Parallels to Trumpism
In 2011 — when the idea of Donald Trump becoming president of the United States still seemed like a long-shot hypothetical — New York Times Opinion columnist Timothy Egan drew parallels to Trump’s Italian trailblazer, pointing to the dismissive attitudes held by many in Egan’s American and Italian circles, who saw both Berlusconi and Trump as “jokes” or “vulgarians.” Egan was one of the early American commentators to suggest that, despite his crass bull-in-a-china-shop public behavior — indeed, perhaps because of it — Trump merited being taken seriously as a political actor.
“If Berlusconi still commands a large following despite being on trial for his latest sex scandal, what does it say about an enabling public?” Egan asked.
For later commentators like Tobias Jones, writing in Foreign Policy in the midst of Trump’s presidency, hindsight made it clear how Berlusconi had such a stranglehold on Italians for so long.
“An often overlooked aspect of Berlusconi’s career was his astonishing ability to cast himself as a victim and as a martyr,” Jones wrote in 2019.

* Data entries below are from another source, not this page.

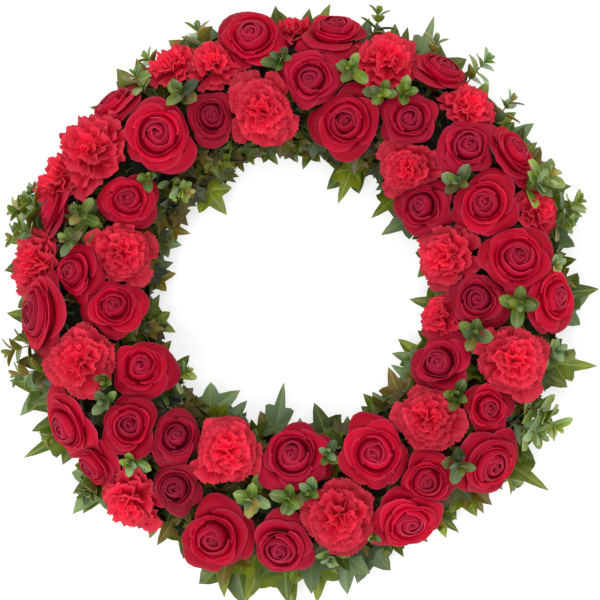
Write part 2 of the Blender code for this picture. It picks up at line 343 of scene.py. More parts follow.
def bezier(start, middle, end, t):
    return (1 - t) ** 2 * start + 2 * (1 - t) * t * middle + t**2 * end


# A sheet's own directions: u across it from -1 to 1, and v along it from 0 to 1
def sheetAxes(rows, columns):
    return np.linspace(-1, 1, columns)[None, :], np.linspace(0, 1, rows)[:, None]


def sheetPlaces(first, second, third):
    return np.stack(np.broadcast_arrays(first, second, third), axis=-1)


# Points from how far they are out, aside and up, turned about a head's axis
def turned(outward, sideways, upward, around):
    cos, sin = math.cos(around), math.sin(around)
    return np.stack([outward * cos - sideways * sin, outward * sin + sideways * cos, upward], axis=-1)


def rosePetal(seat, openness, around, draw):
    shape, width, height = seat.shape, seat.halfWidth, seat.height
    u, v = sheetAxes(shape["rows"], shape["columns"])
    v = v**0.75  # rows lie closer together toward the rim
    flare = seat.at("flare", openness)
    radius = width * seat.at("radii", openness) * (1 + draw.uniform(-0.12, 0.08) * smooth(flare))
    radius *= mix(1, seat.upward(around), flare)
    radius *= mix(seat.budScale, 1, smooth(flare / 0.5))
    rim = height * seat.at("rims", openness) * (1 + draw.uniform(-0.05, 0.03) * max(flare, 0.25))
    rim *= 1 - shape["droop"] * seat.droop * flare**3
    peak = draw.uniform(-0.25, 0.25)
    tip = mix(0.02, draw.uniform(0.04, 0.16), flare) * np.exp(-(((u - peak) / 0.30) ** 2))
    along = v * (1 - mix(0.12, 0.26, flare) * np.abs(u) ** 2.2 + tip)
    halfAngle = math.radians(seat.at("halfAngles", openness)) * draw.uniform(0.9, 1.12)
    spread = 0.42 + 0.58 * np.sin(np.clip(along / 0.6, 0, 1) * math.pi / 2)
    angle = around + u * halfAngle * spread
    middle = mix(radius + shape["bulge"] * width, radius * 0.62, smooth(flare))
    across = bezier(0.10 * width, middle, radius, along)
    shoulder = mix(shape["shoulder"] * rim, 0.56 * height, flare)
    upward = bezier(seat.at("feet", openness) * height, shoulder, rim, along)
    across = across * (1 + u * (0.07 * (1 - flare) + draw.uniform(-0.04, 0.06) * flare))
    curl = seat.at("curls", openness) * draw.uniform(0.65, 1.3) * (0.55 + 0.8 * np.abs(u - peak) ** 1.2)
    rolled = np.clip((along - shape["curlStart"]) / (1 - shape["curlStart"]), 0, 1.25)
    across = across + shape["curlOut"] * width * curl * np.sin(np.clip(rolled, 0, 1) * math.pi / 2) * rolled
    upward = upward - shape["curlDown"] * height * curl * rolled**2.4
    wave = np.sin(u * math.pi * draw.uniform(0.9, 1.9) + draw.uniform(0, 6)) * v**2 * (0.15 + flare)
    ripple = np.sin(u * draw.uniform(3.5, 6.0) + draw.uniform(0, 6)) * v**4 * flare
    across = across + shape["wave"] * width * wave + shape["ripple"] * width * ripple
    upward = upward + shape["wave"] * height * wave
    away = seat.heart * (1 - openness) ** 0.7
    away = away + ringDirection(draw.uniform(0, 360))[:2] * shape["heartScatter"] * width * (1 - flare)
    grid = np.stack([across * np.cos(angle) + away[0], across * np.sin(angle) + away[1], upward], axis=-1)
    return grid, sheetPlaces(u, v, openness)


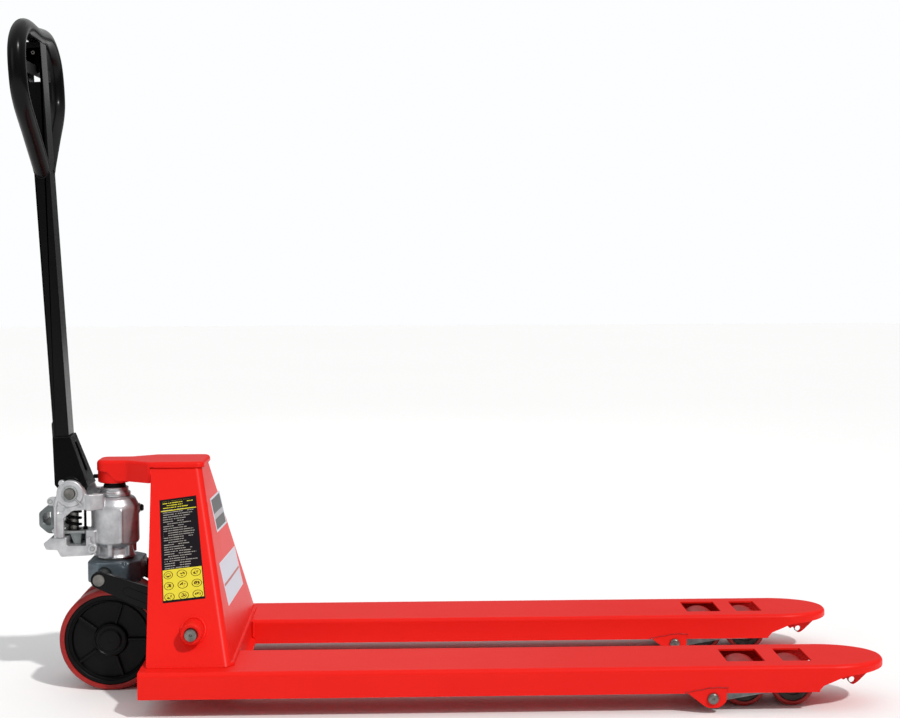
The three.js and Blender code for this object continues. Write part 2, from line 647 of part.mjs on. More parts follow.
function drawbar() {
  const { x, depth, width, bottom, top } = BAR;
  const half = depth / 2;
  const tube = block([x - half, -width / 2, bottom], [x + half, width / 2, top]);
  const hollow = block([x - half + 3, -width / 2 + 3, bottom - 1], [x + half - 3, width / 2 - 3, top + 1]);
  const sideWindow = block([x - half + 3, -width, TRIGGER.paddle - 22], [x + half - 3, width, top - 14]);
  return cut(tube, hollow, sideWindow);
}

// The teardrop loop: straight lower legs, wide shoulders and a flat top bar.
function gripLoop() {
  const side = [[14, 602], [87, 669], [143, 721], [157, 751], [151, 819], [100, LOOP.top]];
  const points = [
    ...side.map(([y, z]) => new THREE.Vector3(BAR.x, -y, z)),
    new THREE.Vector3(BAR.x, 0, LOOP.top),
    ...side.toReversed().map(([y, z]) => new THREE.Vector3(BAR.x, y, z)),
  ];
  const path = new THREE.CatmullRomCurve3(points, false, "centripetal");
  const tube = new THREE.ExtrudeGeometry(disc(0, 0, LOOP.tube), {
    steps: 44, bevelEnabled: false, curveSegments: 5, extrudePath: path,
  });
  const { x, depth, width, bottom, top } = BAR;
  const past = depth / 2 + GAP;
  return cut(tube, block([x - 40, -width / 2 - GAP, bottom], [x + 40, width / 2 + GAP, 700]),
    block([x - past, -width / 2 - GAP, 700], [x + past, width / 2 + GAP, top + GAP]));
}

// The flared foot that carries the drawbar on its axle.
function footHull(inset) {
  const back = -30.7 + inset;
  const wide = 39.5 - inset;
  const narrow = 29.5 - inset;
  const side = outline([
    [back, 16], [back + 6, 8], [31.5 - inset, 8], [2.5 - inset, 104], [back, 104],
  ]);
  const front = outline([
    [-wide, 0], [wide, 0], [wide, 12], [narrow, 104], [-narrow, 104], [-wide, 12],
  ]);
  return common(slabXZ(side, -60, 60), slabYZ(front, -60, 60));
}

function handleFoot() {
  const well = join(footHull(4), block([-26.7, -35.5, 0], [27, 35.5, 12]));
  const shaft = block(
    [BAR.x - BAR.depth / 2 - GAP, -BAR.width / 2 - GAP, BAR.bottom - GAP],
    [BAR.x + BAR.depth / 2 + GAP, BAR.width / 2 + GAP, 150]);
  const eyes = Object.values(SIDES).map((side) => {
    const [y0, y1] = spanY(side, 33.5, 39.5);
    return slabXZ(link(0, 0, 15, 0, 14, 15), y0, y1, 8);
  });
  const slot = slabYZ(outline([[-10, 34, 4], [10, 34, 4], [8, 92, 3], [-8, 92, 3]]), 0, 60);
  const axleHole = barY(0, 0, PIVOT.radius + GAP, -60, 60);
  return cut(join(cut(footHull(0), well), ...eyes), shaft, slot, axleHole);
}

// The release rod inside the drawbar, between the trigger and the axle.
function releaseRod() {
  return join(
    barZ(BAR.x, 0, 3, 70, 770, 8),
    block([BAR.x - 4, -4, 745], [BAR.x + 4, 4, 770]));
}

// The paddle under the top bar, swinging on a cross pin.
function fingerLever() {
  const { pivot, paddle, reach, height, thickness } = TRIGGER;
  const arm = slabXZ(link(BAR.x, pivot, 7, BAR.x, paddle, 5), -4, 4);
  const bar = block(
    [BAR.x - thickness / 2, -reach, paddle - height / 2],
    [BAR.x + thickness / 2, reach, paddle + height / 2]);
  const pin = barY(BAR.x, pivot, 3, -BAR.width / 2 + 3.3, BAR.width / 2 - 3.3, 12);
  return join(arm, bar, pin);
}

add("drawbar", drawbar(), blackPaint, handle);
add("grip_loop", gripLoop(), blackPaint, handle);
add("handle_foot", handleFoot(), blackPaint, handle);
add("release_rod", releaseRod(), zinc, handle);
add("finger_lever", fingerLever(), blackPaint, handle);

// ---- load rollers and their linkage -----------------------------------------------------------
const crankAngle = THREE.MathUtils.degToRad(CRANK.angle);
const ROD_END = {
  x: LEVER_PIVOT.x - CRANK.reach * Math.sin(crankAngle),
  z: LEVER_PIVOT.z + CRANK.reach * Math.cos(crankAngle),
};

function rollerLever(side) {
  const y = side * FORK.centre;
  const plate = link(LEVER_PIVOT.x, LEVER_PIVOT.z, 16, BOGIE_PIVOT.x, BOGIE_PIVOT.z, 12);
  const crank = link(LEVER_PIVOT.x, LEVER_PIVOT.z, 12, ROD_END.x, ROD_END.z, 9);
  const plates = [[-52, -46], [46, 52]].map(([from, to]) => slabXZ(plate, y + from, y + to));
  const cranks = [[-11, -6], [6, 11]].map(
    ([from, to]) => slabXZ(crank, side * ROD_Y + from, side * ROD_Y + to));
  return cut(
    join(
      ...plates, ...cranks,
      barY(LEVER_PIVOT.x, LEVER_PIVOT.z, 14, y - 74, y + 74),
      barY(ROD_END.x, ROD_END.z, CRANK.pin, side * ROD_Y - 10, side * ROD_Y + 10, 14)),
    barY(LEVER_PIVOT.x, LEVER_PIVOT.z, LEVER_PIVOT.radius + GAP, y - 80, y + 80),
    barY(BOGIE_PIVOT.x, BOGIE_PIVOT.z, BOGIE_PIVOT.radius + GAP, y - 60, y + 60, 16));
}

// Two link plates with the roller axles between them, and a stub each side in the lever.
function bogie(side) {
  const y = side * FORK.centre;
  const [rear, front] = ROLLER.x;
  const plate = link(rear, ROLLER.radius, 13, front, ROLLER.radius, 13);
  const plates = [[-44, -38], [38, 44]].map(([from, to]) => slabXZ(plate, y + from, y + to));
  const axles = ROLLER.x.map((x) => barY(x, ROLLER.radius, ROLLER.axle, y - 40, y + 40, 16));
  const stubs = [[-52, -40], [40, 52]].map(([from, to]) =>
    barY(BOGIE_PIVOT.x, BOGIE_PIVOT.z, BOGIE_PIVOT.radius, y + from, y + to, 16));
  return join(...plates, ...axles, ...stubs);
}

function loadRoller(side, x) {
  const half = ROLLER.width / 2;
  const y = side * FORK.centre;
  return tubeY(x, ROLLER.radius, ROLLER.radius, ROLLER.axle + GAP, y - half, y + half, 28);
}

// A round bar between a flat rear link with its pin and a flat forward eye.
function pushRod(side) {
  const y = side * ROD_Y;
  const { radius, flat, eyeLift, eyeOuter, eyeInner, barFrom, barTo } = ROD;
  const end = { x: ROD_END.x, z: ROD_END.z + eyeLift };
  const bar = new THREE.CylinderGeometry(radius, radius, barTo - barFrom, 12).rotateZ(Math.PI / 2);
  bar.translate((barFrom + barTo) / 2, y, end.z);
  const rear = link(ROD_START.x, ROD_START.z, 13, barFrom + 8, end.z, radius - 0.5);
  const front = link(end.x, end.z, eyeOuter, barTo - 12, end.z, radius - 0.5);
  const pin = barY(ROD_START.x, ROD_START.z, ROD_LUG.pin, y - 13, y + 13, 16);
  const rod = join(bar, slabXZ(rear, y - flat, y + flat), slabXZ(front, y - flat, y + flat, 8), pin);
  return cut(rod, barY(end.x, end.z, eyeInner, y - 6, y + 6, 24));
}

for (const [name, side] of Object.entries(SIDES)) {
  add(`roller_lever_${name}`, rollerLever(side), zinc);
  add(`roller_bogie_${name}`, bogie(side), zinc);
  add(`push_rod_${name}`, pushRod(side), blackPaint);
  ROLLER.x.forEach((x, i) => {
    add(`load_roller_${name}_${i === 0 ? "rear" : "front"}`, loadRoller(side, x), tyreRed);
  });
}

export default truck;
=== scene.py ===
"""The looks of a hand pallet truck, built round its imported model.

Shapes are made on a bench in millimetres, measured from the tower's front foot, and each finished piece
is then put in its place in the model's frame, in metres.
"""

from __future__ import annotations

import json
import logging
import math
from dataclasses import dataclass, field
from enum import Enum
from typing import Iterable, Sequence

import bmesh
import bpy
from mathutils import Matrix, Vector

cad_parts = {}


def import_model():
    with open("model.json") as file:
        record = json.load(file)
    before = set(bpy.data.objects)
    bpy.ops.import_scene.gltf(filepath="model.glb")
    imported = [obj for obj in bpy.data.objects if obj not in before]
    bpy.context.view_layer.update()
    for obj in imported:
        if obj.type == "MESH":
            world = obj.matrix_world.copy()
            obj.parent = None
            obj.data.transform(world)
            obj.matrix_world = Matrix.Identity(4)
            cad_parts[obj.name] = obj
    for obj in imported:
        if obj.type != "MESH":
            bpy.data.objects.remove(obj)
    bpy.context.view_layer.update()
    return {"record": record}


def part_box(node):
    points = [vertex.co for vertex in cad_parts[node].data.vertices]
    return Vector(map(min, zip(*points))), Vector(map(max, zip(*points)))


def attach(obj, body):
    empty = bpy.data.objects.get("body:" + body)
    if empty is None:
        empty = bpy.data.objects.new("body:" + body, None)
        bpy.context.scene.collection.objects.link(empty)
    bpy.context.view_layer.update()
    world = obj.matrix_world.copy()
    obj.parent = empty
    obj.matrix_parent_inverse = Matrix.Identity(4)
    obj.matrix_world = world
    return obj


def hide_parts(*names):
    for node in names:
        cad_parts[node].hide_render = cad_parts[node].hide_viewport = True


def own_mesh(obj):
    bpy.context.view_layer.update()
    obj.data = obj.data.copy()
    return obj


log = logging.getLogger("pallet_truck")

MM = 0.001
FOOT_TO_SHAFT = 98.0  # from the tower's front foot back to the cross shaft
SIDES = {"left": 1, "right": -1}

Corner = Sequence[float]
Object = bpy.types.Object


# ---- places read off the model ------------------------------------------------------------------
def bench_shift() -> float:
    """The frame's X of the bench's zero, the tower's front foot."""
    low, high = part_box("cross_shaft")
    return (low.x + high.x) / 2 + FOOT_TO_SHAFT * MM


def bench_box(node: str) -> tuple[Vector, Vector]:
    """A node's lowest and highest corners on the bench, in millimetres.

    Args:
        node: the CAD node's name.

    Returns:
        The two corners.
    """
    shift = Vector((bench_shift(), 0, 0))
    low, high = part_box(node)
    return (low - shift) / MM, (high - shift) / MM


def bench_centre(node: str) -> Vector:
    """The middle of a node's box on the bench, in millimetres."""
    low, high = bench_box(node)
    return (low + high) / 2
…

To a population — Italians — that felt shortchanged, even swindled, by draconian tax regulations, bureaucratic stagnation and encroaching foreign influences, Berlusconi painted a self-portrait that cast him as just another suffering citizen battling the indecencies of life, despite being super powerful and super rich. Sound familiar?
It’s hard to imagine what Berlusconi might be most remembered for: his entrepreneurial spirit as a media tycoon, his success as owner of A.C. Milan (26 trophies in 31 years), his three terms as prime minister and fall in disgrace, or perhaps the debauchery, scandals and trials.
What’s certain is the influence he has had on the country and the penetrating mark his unique brand of politics will leave on Western countries for decades to come.